Each individual I in the population of the GA was conformed by a set of 20 parameter values: α, β, g, t_max for each of the 5 synapses of the model (refer to Figure 1, Equations 4, 5). Each I in a generation had different randomly modified values from the initial configuration.

Each generation, starting from the initial one, was formed by 100 different individuals. The GA follows a steady-state GA scheme (Agapie and Wright, 2014; Lareo et al., 2018). In this scheme, a temporary population was created by cross and mutation. It was added to the original population. All individuals were then evaluated (using the fitness function described in the next section) and ranked according to their grades. The worst individuals were discarded in order to return the population to its original size. The best individuals (10%) were maintained between generations. This process continued for a predefined number of generations or until a relative increase of the initial fit was reached (refer to Supplementary Section 4 for more details).

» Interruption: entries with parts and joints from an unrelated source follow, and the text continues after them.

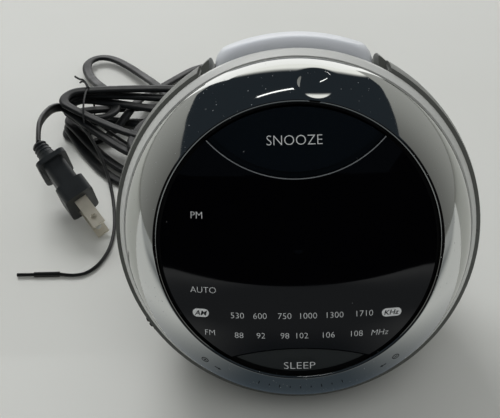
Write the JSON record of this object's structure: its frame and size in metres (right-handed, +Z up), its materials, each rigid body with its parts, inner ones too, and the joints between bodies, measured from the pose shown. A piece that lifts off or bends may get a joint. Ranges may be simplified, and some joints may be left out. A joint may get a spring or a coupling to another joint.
{
  "type": "clock radio",
  "caption": "Ball-shaped clock radio leaning back on a flat base, with a turning jog ring round a black dial, lens keys, a top panel, thumbwheels, a battery door and a tied mains cord.",
  "frame": {"origin": "on the table under the middle of the radio, at the bottom centre of its bounding box without the cords, in the plane of the four feet", "axes": "+Z up, the dial looks along -Y and up, +X to the right of a person facing the dial"},
  "size_m": [0.2063, 0.2891, 0.1321],
  "materials": {
    "shell_grey": "satin",
    "silver": "metallic paint",
    "lens_black": "gloss",
    "key_black": "gloss",
    "key_grey": "satin",
    "button_grey": "satin",
    "black_plastic": "moulded",
    "pointer_red": "moulded",
    "board": "laminate",
    "steel": "plated",
    "copper": "enamelled wire",
    "ferrite": "sintered",
    "cone": "paper",
    "rubber_black": "matt",
    "blade_metal": "nickel plated"
  },
  "bodies": {
    "housing": {"upper_shell": "shell_grey", "lower_shell": "shell_grey", "rubber_feet": "rubber_black", "housing_screws": "steel", "front_band": "silver", "face_frame": "black_plastic", "face_screws": "steel", "jog_encoder": "black_plastic", "dial_lens": "lens_black", "display_board": "board", "display_module": "black_plastic", "key_switches": "black_plastic", "control_plate": "black_plastic", "tuning_capacitor": "black_plastic", "volume_control": "black_plastic", "dial_string": "cone", "pointer_rail": "steel", "main_board": "board", "board_pillars": "black_plastic", "ferrite_antenna": "ferrite", "antenna_holder": "black_plastic", "transformer_coil": "copper", "transformer_core": "steel", "speaker_frame": "black_plastic", "speaker_cone": "cone", "speaker_magnet": "ferrite", "top_panel": "silver", "panel_board": "board", "panel_switches": "black_plastic", "function_switch": "black_plastic", "battery_contacts": "steel", "strain_relief": "rubber_black", "wire_bush": "black_plastic", "cord_from_clock": "rubber_black", "cord_loop": "rubber_black", "cord_to_plug": "rubber_black", "cord_hank": "rubber_black", "twist_tie": "rubber_black", "plug_body": "rubber_black", "plug_blades": "blade_metal", "wire_from_clock": "rubber_black", "wire_to_sleeve": "rubber_black", "antenna_sleeve": "rubber_black"},
    "jog_ring": {"jog_ring": "silver", "jog_gear": "black_plastic"},
    "encoder_pinion": {"encoder_pinion": "black_plastic"},
    "snooze_key": {"snooze_key": "key_black"},
    "sleep_key": {"sleep_key": "key_grey"},
    "tuning_wheel": {"tuning_wheel": "black_plastic"},
    "volume_wheel": {"volume_wheel": "black_plastic"},
    "idler_pulley": {"idler_pulley": "black_plastic"},
    "tuning_pointer": {"tuning_pointer": "pointer_red"},
    "alarm_button": {"alarm_button": "button_grey"},
    "clock_button": {"clock_button": "button_grey"},
    "hour_button": {"hour_button": "button_grey"},
    "minute_button": {"minute_button": "button_grey"},
    "function_knob": {"function_knob": "black_plastic"},
    "battery_door": {"battery_door": "black_plastic"}
  },
  "joints": [
    {"name": "jog_ring_turn", "type": "hinge", "parent": "housing", "child": "jog_ring", "pos_m": [0, -0.008, 0.0625], "axis": [0, -0.9063, 0.4226], "continuous": true},
    {"name": "encoder_pinion_turn", "type": "hinge", "parent": "housing", "child": "encoder_pinion", "pos_m": [-0.054, -0.008, 0.0625], "axis": [0, -0.9063, 0.4226], "continuous": true},
    {"name": "snooze_key_press", "type": "slide", "parent": "housing", "child": "snooze_key", "axis": [0, 0.9063, -0.4226], "range_m": [0, 0.0015], "stiffness_N_per_m": 800, "springref_m": -0.001},
    {"name": "sleep_key_press", "type": "slide", "parent": "housing", "child": "sleep_key", "axis": [0, 0.9063, -0.4226], "range_m": [0, 0.0015], "stiffness_N_per_m": 800, "springref_m": -0.001},
    {"name": "tuning_wheel_turn", "type": "hinge", "parent": "housing", "child": "tuning_wheel", "pos_m": [0.04618, -0.02116, 0.03427], "axis": [0, -0.9063, 0.4226], "range_deg": [-10.5, 217.7]},
    {"name": "tuning_pointer_slide", "type": "slide", "parent": "housing", "child": "tuning_pointer", "axis": [1, 0, 0], "range_m": [-0.0436, 0.0022]},
    {"name": "idler_pulley_turn", "type": "hinge", "parent": "housing", "child": "idler_pulley", "pos_m": [-0.03, -0.01783, 0.04143], "axis": [0, -0.9063, 0.4226], "range_deg": [-34.5, 703.5]},
    {"name": "volume_wheel_turn", "type": "hinge", "parent": "housing", "child": "volume_wheel", "pos_m": [-0.05115, -0.02258, 0.03123], "axis": [0, -0.9063, 0.4226], "range_deg": [-135, 135]},
    {"name": "alarm_button_press", "type": "slide", "parent": "housing", "child": "alarm_button", "axis": [0, -0.4226, -0.9063], "range_m": [0, 0.0008], "stiffness_N_per_m": 1000, "springref_m": -0.0008},
    {"name": "clock_button_press", "type": "slide", "parent": "housing", "child": "clock_button", "axis": [0, -0.4226, -0.9063], "range_m": [0, 0.0008], "stiffness_N_per_m": 1000, "springref_m": -0.0008},
    {"name": "hour_button_press", "type": "slide", "parent": "housing", "child": "hour_button", "axis": [0, -0.4226, -0.9063], "range_m": [0, 0.0008], "stiffness_N_per_m": 1000, "springref_m": -0.0008},
    {"name": "minute_button_press", "type": "slide", "parent": "housing", "child": "minute_button", "axis": [0, -0.4226, -0.9063], "range_m": [0, 0.0008], "stiffness_N_per_m": 1000, "springref_m": -0.0008},
    {"name": "function_knob_slide", "type": "slide", "parent": "housing", "child": "function_knob", "axis": [1, 0, 0], "range_m": [0, 0.008]},
    {"name": "battery_door_swing", "type": "hinge", "parent": "housing", "child": "battery_door", "pos_m": [0, -0.0288, 0.0024], "axis": [-1, 0, 0], "range_deg": [0, 95]}
  ],
  "couplings": [
    {"joint": "encoder_pinion_turn", "follows": "jog_ring_turn", "ratio": 10},
    {"joint": "tuning_pointer_slide", "follows": "tuning_wheel_turn", "m_per_rad": -0.01145},
    {"joint": "idler_pulley_turn", "follows": "tuning_wheel_turn", "ratio": 3.2254}
  ]
}
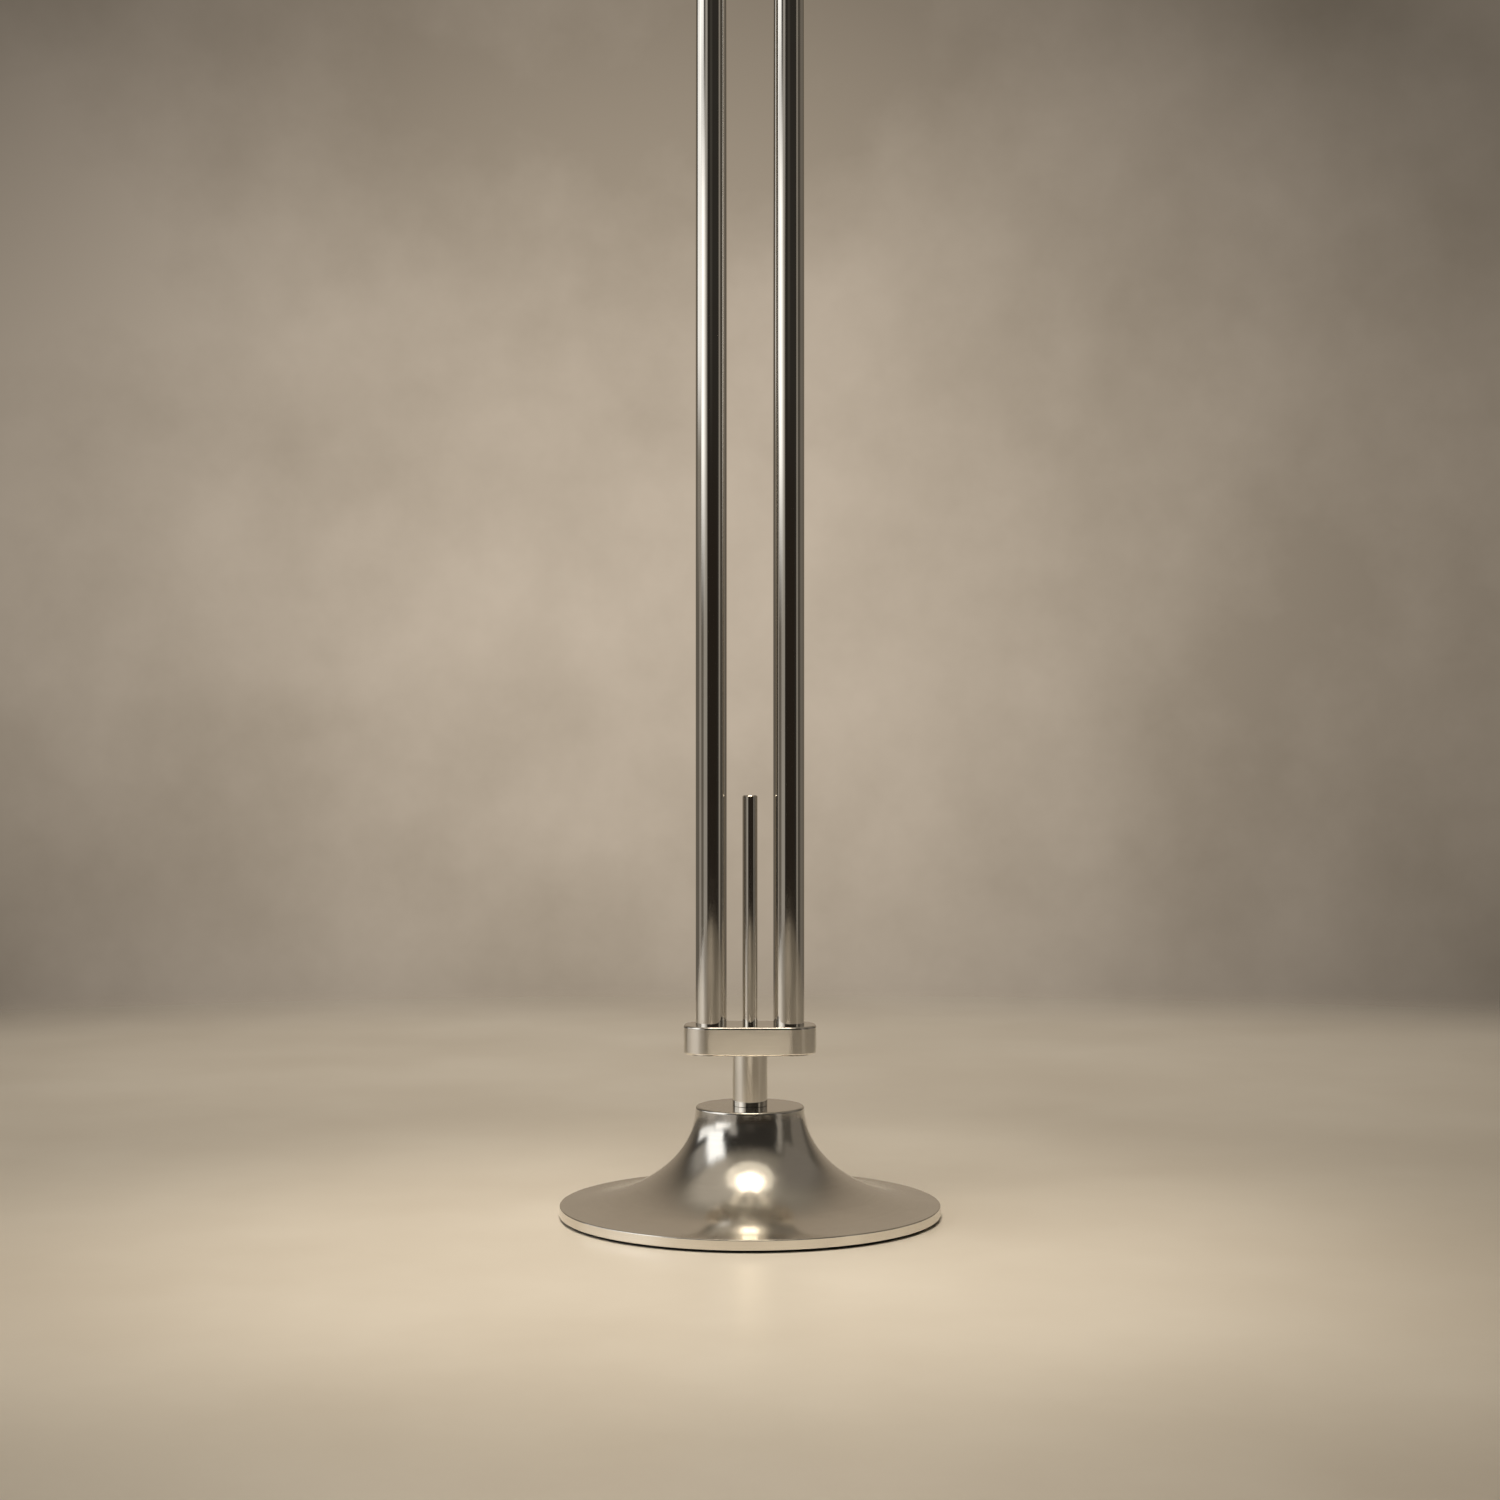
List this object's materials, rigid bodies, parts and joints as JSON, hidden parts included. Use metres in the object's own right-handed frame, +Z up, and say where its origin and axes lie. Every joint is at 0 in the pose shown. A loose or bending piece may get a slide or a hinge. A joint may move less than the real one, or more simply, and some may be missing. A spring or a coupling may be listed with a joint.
{
  "type": "trumpet stand",
  "caption": "Floor stand: weighted flared foot, swivel neck, side-by-side polished tubes, stop rod, and a clamped sliding carriage whose padded peg holds a trumpet by its bell.",
  "frame": {"origin": "on the floor, at the centre of the foot's rubber ring", "axes": "+Z up along the column, -Y to the front, where the peg reaches, and +X to the clamp's knob"},
  "size_m": [0.304, 0.304, 1.19],
  "materials": {
    "polished_nickel": "polished nickel plate, faint brushing along the length",
    "machined_steel": "as machined",
    "zinc_steel": "zinc plated",
    "stainless_screws": "turned stainless steel",
    "cast_iron": "sand cast, black painted",
    "black_plate": "black powder coat",
    "black_acetal": "turned",
    "black_rubber": "matt",
    "grey_felt": "wool felt",
    "brass": "turned"
  },
  "bodies": {
    "foot": {"foot_shell": "polished_nickel", "foot_ballast": "cast_iron", "foot_bottom_plate": "black_plate", "foot_bottom_screws": "zinc_steel", "foot_pad": "black_rubber", "bearing_housing": "machined_steel", "housing_screws": "zinc_steel", "upper_bush": "black_acetal", "lower_bush": "black_acetal"},
    "column": {"swivel_post": "polished_nickel", "spindle_washer": "zinc_steel", "disc_springs": "machined_steel", "spindle_nut": "zinc_steel", "lower_plate": "polished_nickel", "lower_plate_screws": "zinc_steel", "top_plate": "polished_nickel", "top_plate_screws": "stainless_screws", "left_tube": "polished_nickel", "right_tube": "polished_nickel", "left_lower_plug": "machined_steel", "left_upper_plug": "machined_steel", "right_lower_plug": "machined_steel", "right_upper_plug": "machined_steel", "stop_rod": "polished_nickel"},
    "carriage": {"carriage_block": "polished_nickel", "left_upper_guide_bush": "black_acetal", "left_lower_guide_bush": "black_acetal", "right_upper_guide_bush": "black_acetal", "right_lower_guide_bush": "black_acetal", "rod_buffer": "black_rubber", "peg_arm": "polished_nickel", "arm_grub_screw": "stainless_screws", "bell_dish": "polished_nickel", "bell_felt": "grey_felt", "bell_cone_core": "black_acetal", "bell_cone_cover": "black_rubber", "peg_bolt": "stainless_screws", "peg_cap": "polished_nickel"},
    "clamp_pad": {"clamp_pad": "brass"},
    "clamp_screw": {"clamp_screw": "stainless_screws", "clamp_knob": "polished_nickel"}
  },
  "joints": [
    {"name": "column_swivel", "type": "hinge", "parent": "foot", "child": "column", "pos_m": [0, 0, 0.088], "axis": [0, 0, 1], "continuous": true},
    {"name": "carriage_height", "type": "slide", "parent": "column", "child": "carriage", "axis": [0, 0, 1], "range_m": [-0.6797, 0.1055]},
    {"name": "clamp_travel", "type": "slide", "parent": "carriage", "child": "clamp_pad", "axis": [1, 0, 0], "range_m": [0, 0.00187]},
    {"name": "clamp_turn", "type": "hinge", "parent": "clamp_pad", "child": "clamp_screw", "pos_m": [0.059, 0, 1.04], "axis": [1, 0, 0], "range_deg": [0, 542]}
  ],
  "couplings": [
    {"joint": "clamp_turn", "follows": "clamp_travel", "rad_per_m": 5026.5}
  ]
}
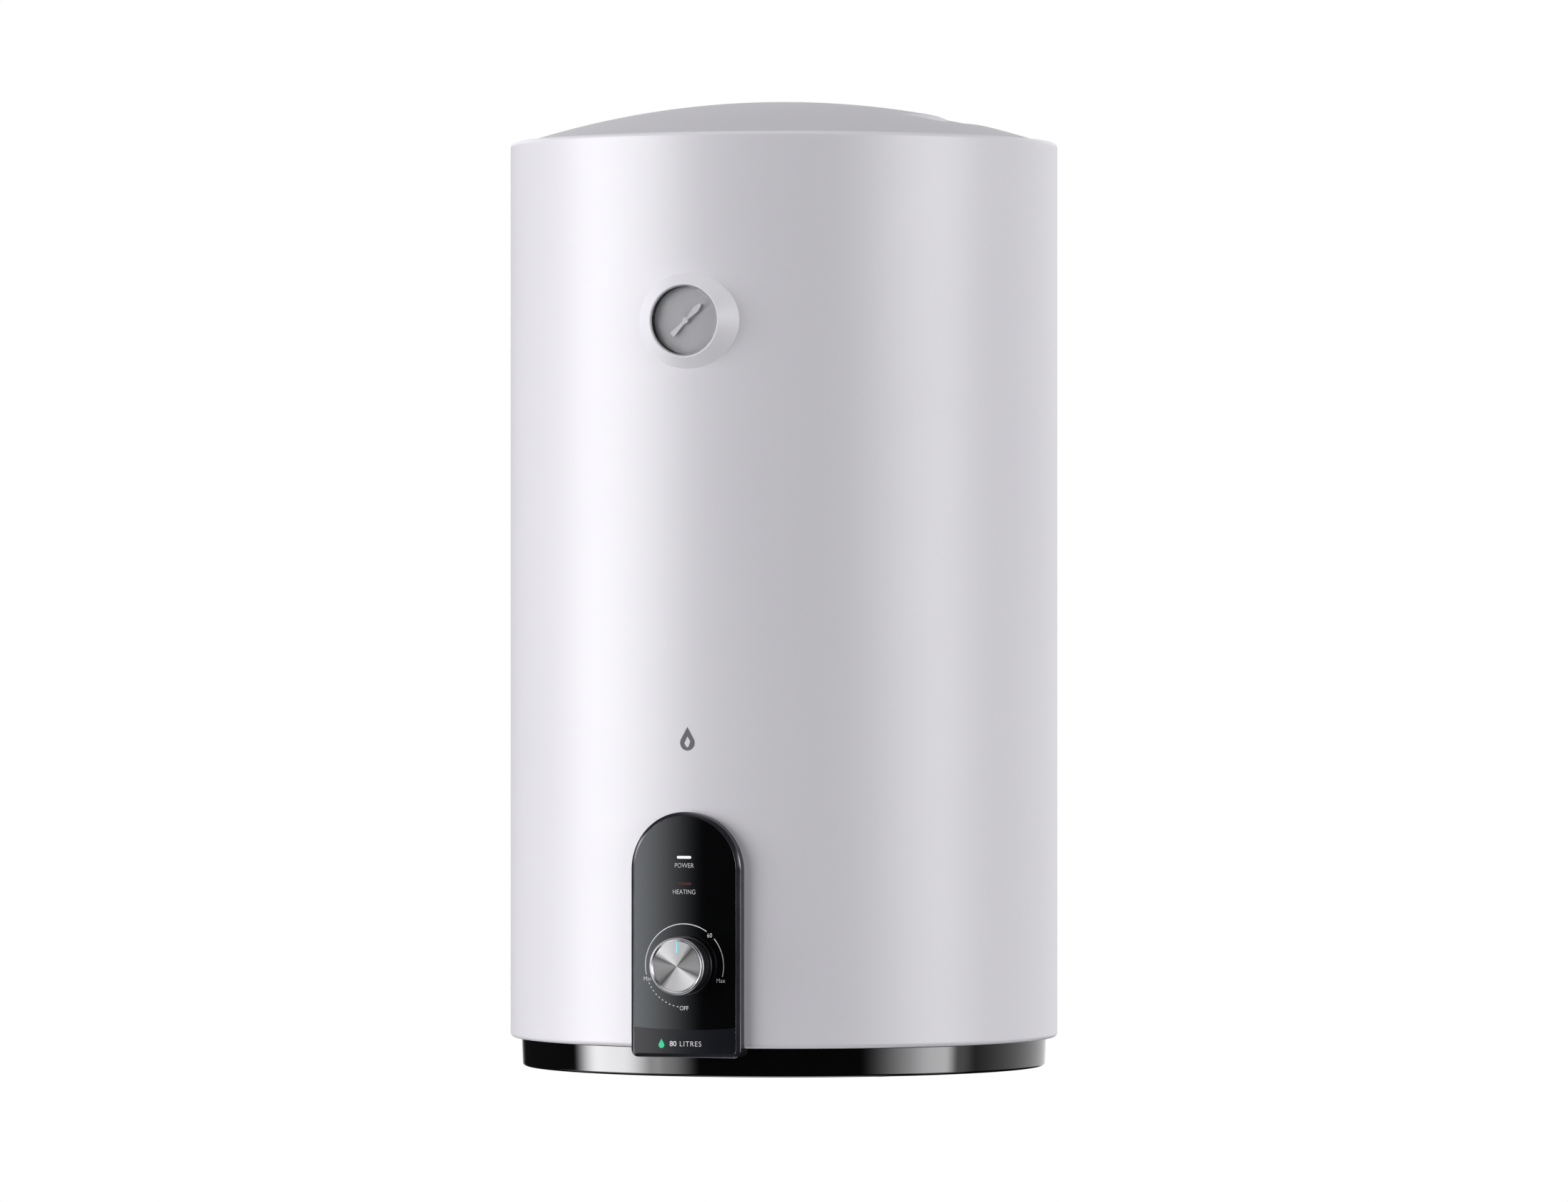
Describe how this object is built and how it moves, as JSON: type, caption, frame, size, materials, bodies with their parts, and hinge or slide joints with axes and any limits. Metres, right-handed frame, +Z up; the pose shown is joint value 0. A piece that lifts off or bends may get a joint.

As usual, when using GAs for optimization, a balance is needed between the parameter space size and the execution time needed to cover it appropriately. In order to achieve this balance, multiple runs of the GA were performed with different narrower or wider ranges of valid parameter values (refer to Supplementary Table S8 for details of different runs of the GA).

2.4.1. Fitness Function

Each individual, defined by a set of values for the previously specified parameters, was evaluated being simulated under a predefined set of 4 different simulation cases (S), each one corresponding to a target SPI: Acceleration (S_acc), scallop (S_sca), rasp (S_rasp), cessation (S_cess). Simulation cases (S_pat) established the current inputs required to reproduce the pat pattern. Each individual I was modeled under all four simulation cases. The fitness function of the overall individual (f(I)) was defined as the sum of the fitness results under each case:

$\begin{array}{ll}f(I)=f_{acc}(I)+f_{sca}(I)+f_{rasp}(I)+f_{cess}(I).& (6)\end{array}$

The four target patterns (acceleration, scallop, rasp, and cessation) were defined in terms of an ordered sequence of IPIs (p₀, ..., p_m) where p_i is each IPI arranged successively. The output of a simulation case was also defined in terms of an ordered sequence of IPIs. Sequences were normalized to the same duration (1,000 arbitrary units) and regularly interpolated (every 20 arbitrary units, obtaining n = 50 points) to detect the pattern shape. This was done to compare and subsequently differentiate them. The SPI patterns are better defined by the increasing/decreasing slopes between IPIs better than the absolute timing values (refer to Figure 3 for an example). Nevertheless, for each SPI the timing of the inputs and the total simulation times are fixed, so even though differentiated data is relative, it contains information about the absolute value of the IPIs. Previous versions of the GA were based on a fitness function using exclusively absolute IPI values (refer to Lareo et al., 2018) thus obtaining worse results. The pseudocode of this fitness function is shown in Algorithm 1.

FIGURE 3

Figure 3. Steps for SPI output fitness evaluation in a rasp pattern example comparing a target SPI (top) and a simulated SPI (bottom). The input current step function is injected at 500 ms and lasts for 400 ms. First, the SPI is normalized to 1,000 arbitrary units (in the figure, it is represented starting at the first IPI). Normalized IPIs are then interpolated every 20 ms and differentiated (ġ(IPI)). Finally, the mean squared error (MSE) is calculated between the target SPI pattern and the simulated one to get the fitting value for one specific pattern (Equation 7). The fitness value of the overall model is the sum of the fitness results for each pattern (refer to Equation 6).

ALGORITHM 1

Algorithm 1. Pseudocode of the fitness function, which relies on three different procedures: First, tranformSPI procedure considers the list of sequential IPIs that form one SPI and applies the transformations showed in Figure 3. Then, evalPattern procedure applies tranformSPI to both the simulated SPI (simulSPI procedure) and the target pattern (targetSPI) to compare them by calculating the mean squared error (MSE) between both (msePattern, calculated as described in Equation 7). The evalPattern procedure returns the fitting value of a pattern (fitValuePattern) calculated as described in Equation 8. Finally, evaluate procedure invokes evalPattern for each of the four patterns (scallop, acceleration, rasp, and cessation) and adds them to return the fitness value of the overall individual (fitValue, equivalent to f(I) in Equation 6).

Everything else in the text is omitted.